India has agreed to reduce import duties on high-value European wines over a seven-year period. Duties will fall from the current level of around 150 per cent to 20 per cent.

However, no concessions will apply to wines priced below €2.5. This phased approach is intended to protect domestic producers while allowing controlled access to premium European products.

Services trade and mobility commitments

On the services front, the EU has opened 144 out of 155 service sub-sectors to Indian firms, one of its most extensive offers to any trading partner. India, in turn, has opened 102 service sub-sectors.

The agreement includes commitments on professionals’ mobility, including limited post-study work visa provisions for Indian students. These measures are expected to benefit IT, consulting, education and professional services.

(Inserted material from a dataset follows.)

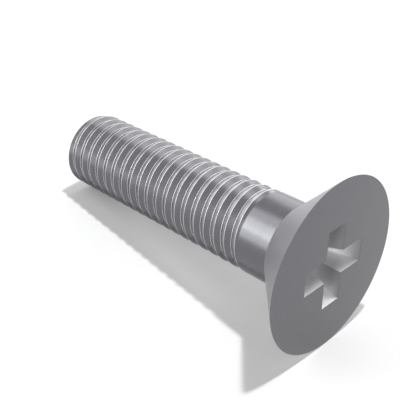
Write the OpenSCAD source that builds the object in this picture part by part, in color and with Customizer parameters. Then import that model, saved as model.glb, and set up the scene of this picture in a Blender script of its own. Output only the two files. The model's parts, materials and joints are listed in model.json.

Rules beyond goods and services

The FTA also includes chapters on digital trade, intellectual property rights, sanitary and phytosanitary standards, and technical barriers to trade. These provisions aim to improve regulatory transparency and reduce non-tariff barriers.

Notably, the agreement does not cover energy, critical minerals or government procurement.

Expected boost to India-EU trade volumes

Bilateral trade in goods currently stands at around USD 136 billion and is projected to cross USD 200 billion within three to four years of implementation. Trade in services, valued at approximately USD 80–85 billion, could rise to USD 125 billion over the same period.

Officials expect the agreement to strengthen supply chains, improve export competitiveness and deepen long-term economic integration between India and the EU.